======== Given information ========

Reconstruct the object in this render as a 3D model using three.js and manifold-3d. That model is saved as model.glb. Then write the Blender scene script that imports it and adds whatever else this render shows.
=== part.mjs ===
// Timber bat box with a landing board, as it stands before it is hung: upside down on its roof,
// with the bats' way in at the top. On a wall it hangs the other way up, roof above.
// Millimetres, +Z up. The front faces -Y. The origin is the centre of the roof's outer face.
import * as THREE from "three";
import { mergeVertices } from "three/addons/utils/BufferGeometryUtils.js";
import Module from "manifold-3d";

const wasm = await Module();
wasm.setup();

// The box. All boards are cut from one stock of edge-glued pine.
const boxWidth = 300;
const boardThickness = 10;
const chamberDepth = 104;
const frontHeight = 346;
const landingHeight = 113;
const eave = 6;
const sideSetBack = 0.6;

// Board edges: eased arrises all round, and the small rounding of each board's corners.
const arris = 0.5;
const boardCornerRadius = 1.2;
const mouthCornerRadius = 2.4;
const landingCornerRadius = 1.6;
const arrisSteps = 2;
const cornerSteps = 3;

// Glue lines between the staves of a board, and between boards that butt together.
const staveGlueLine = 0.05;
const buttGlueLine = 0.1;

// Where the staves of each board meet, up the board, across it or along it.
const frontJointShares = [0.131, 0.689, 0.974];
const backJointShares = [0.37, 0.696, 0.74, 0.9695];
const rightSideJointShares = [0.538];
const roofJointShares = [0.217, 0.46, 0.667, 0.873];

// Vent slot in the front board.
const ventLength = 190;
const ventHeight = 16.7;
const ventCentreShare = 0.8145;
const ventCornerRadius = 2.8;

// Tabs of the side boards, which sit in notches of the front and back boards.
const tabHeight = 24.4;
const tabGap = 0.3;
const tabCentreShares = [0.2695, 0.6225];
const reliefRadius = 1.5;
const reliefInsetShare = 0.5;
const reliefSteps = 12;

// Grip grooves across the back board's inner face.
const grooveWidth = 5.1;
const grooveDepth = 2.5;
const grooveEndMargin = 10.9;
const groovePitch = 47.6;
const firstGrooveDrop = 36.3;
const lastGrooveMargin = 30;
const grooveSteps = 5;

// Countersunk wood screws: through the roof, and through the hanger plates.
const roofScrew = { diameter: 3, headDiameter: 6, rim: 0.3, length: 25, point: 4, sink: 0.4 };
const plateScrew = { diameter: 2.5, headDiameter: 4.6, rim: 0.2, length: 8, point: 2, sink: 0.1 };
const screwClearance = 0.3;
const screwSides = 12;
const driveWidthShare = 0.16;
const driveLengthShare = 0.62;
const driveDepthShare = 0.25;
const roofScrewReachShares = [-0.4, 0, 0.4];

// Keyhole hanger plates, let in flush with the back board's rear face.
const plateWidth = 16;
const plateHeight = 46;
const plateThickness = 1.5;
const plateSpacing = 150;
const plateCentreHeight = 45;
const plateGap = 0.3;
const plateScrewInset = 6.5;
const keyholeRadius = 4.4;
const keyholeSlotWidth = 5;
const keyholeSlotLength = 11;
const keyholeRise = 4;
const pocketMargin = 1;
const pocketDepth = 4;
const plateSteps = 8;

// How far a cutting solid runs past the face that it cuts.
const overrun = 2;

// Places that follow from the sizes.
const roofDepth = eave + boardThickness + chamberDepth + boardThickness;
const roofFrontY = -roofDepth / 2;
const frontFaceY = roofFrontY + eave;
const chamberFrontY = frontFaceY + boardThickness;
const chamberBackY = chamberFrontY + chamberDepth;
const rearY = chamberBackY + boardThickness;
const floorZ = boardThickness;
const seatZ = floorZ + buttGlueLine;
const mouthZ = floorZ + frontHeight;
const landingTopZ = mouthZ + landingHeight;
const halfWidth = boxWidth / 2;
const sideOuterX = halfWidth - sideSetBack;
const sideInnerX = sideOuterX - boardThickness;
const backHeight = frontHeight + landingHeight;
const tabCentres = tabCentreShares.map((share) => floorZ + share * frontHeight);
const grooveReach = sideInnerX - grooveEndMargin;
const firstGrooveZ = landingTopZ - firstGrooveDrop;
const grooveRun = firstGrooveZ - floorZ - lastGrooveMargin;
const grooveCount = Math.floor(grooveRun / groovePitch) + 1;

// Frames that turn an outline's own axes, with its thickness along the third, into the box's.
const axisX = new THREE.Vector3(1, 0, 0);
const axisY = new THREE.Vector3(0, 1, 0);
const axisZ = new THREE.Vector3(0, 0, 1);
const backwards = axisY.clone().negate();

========

- _Task statement_:
Repeat the listing in full, keeping every line exactly as it is.

- _Output of the exercise_:
Reconstruct the object in this render as a 3D model using three.js and manifold-3d. That model is saved as model.glb. Then write the Blender scene script that imports it and adds whatever else this render shows.
=== part.mjs ===
// Timber bat box with a landing board, as it stands before it is hung: upside down on its roof,
// with the bats' way in at the top. On a wall it hangs the other way up, roof above.
// Millimetres, +Z up. The front faces -Y. The origin is the centre of the roof's outer face.
import * as THREE from "three";
import { mergeVertices } from "three/addons/utils/BufferGeometryUtils.js";
import Module from "manifold-3d";

const wasm = await Module();
wasm.setup();

// The box. All boards are cut from one stock of edge-glued pine.
const boxWidth = 300;
const boardThickness = 10;
const chamberDepth = 104;
const frontHeight = 346;
const landingHeight = 113;
const eave = 6;
const sideSetBack = 0.6;

// Board edges: eased arrises all round, and the small rounding of each board's corners.
const arris = 0.5;
const boardCornerRadius = 1.2;
const mouthCornerRadius = 2.4;
const landingCornerRadius = 1.6;
const arrisSteps = 2;
const cornerSteps = 3;

// Glue lines between the staves of a board, and between boards that butt together.
const staveGlueLine = 0.05;
const buttGlueLine = 0.1;

// Where the staves of each board meet, up the board, across it or along it.
const frontJointShares = [0.131, 0.689, 0.974];
const backJointShares = [0.37, 0.696, 0.74, 0.9695];
const rightSideJointShares = [0.538];
const roofJointShares = [0.217, 0.46, 0.667, 0.873];

// Vent slot in the front board.
const ventLength = 190;
const ventHeight = 16.7;
const ventCentreShare = 0.8145;
const ventCornerRadius = 2.8;

// Tabs of the side boards, which sit in notches of the front and back boards.
const tabHeight = 24.4;
const tabGap = 0.3;
const tabCentreShares = [0.2695, 0.6225];
const reliefRadius = 1.5;
const reliefInsetShare = 0.5;
const reliefSteps = 12;

// Grip grooves across the back board's inner face.
const grooveWidth = 5.1;
const grooveDepth = 2.5;
const grooveEndMargin = 10.9;
const groovePitch = 47.6;
const firstGrooveDrop = 36.3;
const lastGrooveMargin = 30;
const grooveSteps = 5;

// Countersunk wood screws: through the roof, and through the hanger plates.
const roofScrew = { diameter: 3, headDiameter: 6, rim: 0.3, length: 25, point: 4, sink: 0.4 };
const plateScrew = { diameter: 2.5, headDiameter: 4.6, rim: 0.2, length: 8, point: 2, sink: 0.1 };
const screwClearance = 0.3;
const screwSides = 12;
const driveWidthShare = 0.16;
const driveLengthShare = 0.62;
const driveDepthShare = 0.25;
const roofScrewReachShares = [-0.4, 0, 0.4];

// Keyhole hanger plates, let in flush with the back board's rear face.
const plateWidth = 16;
const plateHeight = 46;
const plateThickness = 1.5;
const plateSpacing = 150;
const plateCentreHeight = 45;
const plateGap = 0.3;
const plateScrewInset = 6.5;
const keyholeRadius = 4.4;
const keyholeSlotWidth = 5;
const keyholeSlotLength = 11;
const keyholeRise = 4;
const pocketMargin = 1;
const pocketDepth = 4;
const plateSteps = 8;

// How far a cutting solid runs past the face that it cuts.
const overrun = 2;

// Places that follow from the sizes.
const roofDepth = eave + boardThickness + chamberDepth + boardThickness;
const roofFrontY = -roofDepth / 2;
const frontFaceY = roofFrontY + eave;
const chamberFrontY = frontFaceY + boardThickness;
const chamberBackY = chamberFrontY + chamberDepth;
const rearY = chamberBackY + boardThickness;
const floorZ = boardThickness;
const seatZ = floorZ + buttGlueLine;
const mouthZ = floorZ + frontHeight;
const landingTopZ = mouthZ + landingHeight;
const halfWidth = boxWidth / 2;
const sideOuterX = halfWidth - sideSetBack;
const sideInnerX = sideOuterX - boardThickness;
const backHeight = frontHeight + landingHeight;
const tabCentres = tabCentreShares.map((share) => floorZ + share * frontHeight);
const grooveReach = sideInnerX - grooveEndMargin;
const firstGrooveZ = landingTopZ - firstGrooveDrop;
const grooveRun = firstGrooveZ - floorZ - lastGrooveMargin;
const grooveCount = Math.floor(grooveRun / groovePitch) + 1;

// Frames that turn an outline's own axes, with its thickness along the third, into the box's.
const axisX = new THREE.Vector3(1, 0, 0);
const axisY = new THREE.Vector3(0, 1, 0);
const axisZ = new THREE.Vector3(0, 0, 1);
const backwards = axisY.clone().negate();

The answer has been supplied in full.